-- begin Data lines --

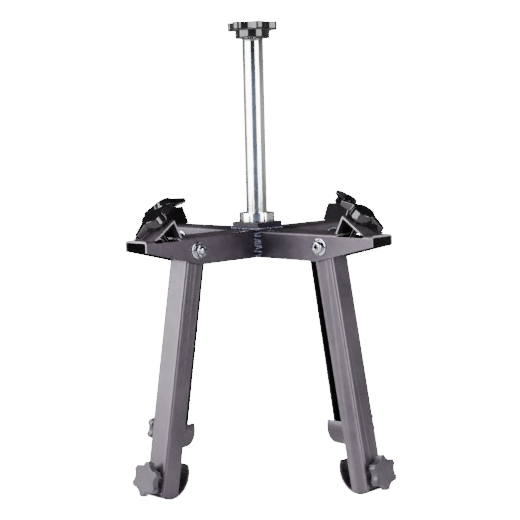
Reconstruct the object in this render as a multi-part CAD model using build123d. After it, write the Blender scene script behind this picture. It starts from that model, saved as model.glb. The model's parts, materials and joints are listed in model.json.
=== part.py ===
from build123d import *
from math import atan2, cos, degrees, hypot, radians, sin, tan
import os

# Engine stand: a bright post on a four-armed hub, with a leg hinged in each arm.
# Origin on the post's axis at floor level, +Z up, arms along +X, +Y, -X and -Y. Millimetres.

os.makedirs("parts", exist_ok=True)

# Legs and feet
splay = 10.5            # lean of each leg from the vertical, degrees
pivot_radius = 148.0    # from the post's axis to a leg's pivot
leg_span = 329.0        # pivot to the centre of the foot's curve
leg_width = 38.0
leg_depth = 31.0
leg_wall = 3.0
leg_bend = 5.0
shoe_radius = 34.5
shoe_plate = 3.0
shoe_start = 150.0      # inner end of the shoe's curve, degrees from outward

# Arms
pivot_drop = 20.0       # pivot below the arm's top face
arm_reach = 246.0
arm_width = 46.0
arm_wall = 3.0
arm_bend = 5.0
arm_depth = 42.0
arm_end_depth = 16.0
taper_start = 140.0     # the arm's lower edge rises from here to its end
window_start = 180.0    # opening through the arm's top, under the bracket
window_end = 229.0
window_depth = 4.0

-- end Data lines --

### Your objective
Each line of the material should be duplicated exactly, please.

### Task response
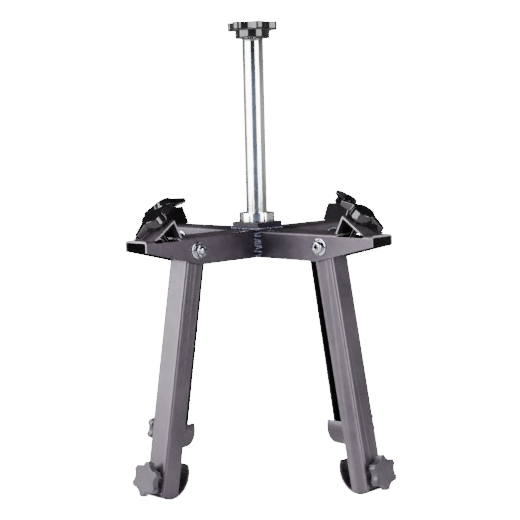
Reconstruct the object in this render as a multi-part CAD model using build123d. After it, write the Blender scene script behind this picture. It starts from that model, saved as model.glb. The model's parts, materials and joints are listed in model.json.
=== part.py ===
from build123d import *
from math import atan2, cos, degrees, hypot, radians, sin, tan
import os

# Engine stand: a bright post on a four-armed hub, with a leg hinged in each arm.
# Origin on the post's axis at floor level, +Z up, arms along +X, +Y, -X and -Y. Millimetres.

os.makedirs("parts", exist_ok=True)

# Legs and feet
splay = 10.5            # lean of each leg from the vertical, degrees
pivot_radius = 148.0    # from the post's axis to a leg's pivot
leg_span = 329.0        # pivot to the centre of the foot's curve
leg_width = 38.0
leg_depth = 31.0
leg_wall = 3.0
leg_bend = 5.0
shoe_radius = 34.5
shoe_plate = 3.0
shoe_start = 150.0      # inner end of the shoe's curve, degrees from outward

# Arms
pivot_drop = 20.0       # pivot below the arm's top face
arm_reach = 246.0
arm_width = 46.0
arm_wall = 3.0
arm_bend = 5.0
arm_depth = 42.0
arm_end_depth = 16.0
taper_start = 140.0     # the arm's lower edge rises from here to its end
window_start = 180.0    # opening through the arm's top, under the bracket
window_end = 229.0
window_depth = 4.0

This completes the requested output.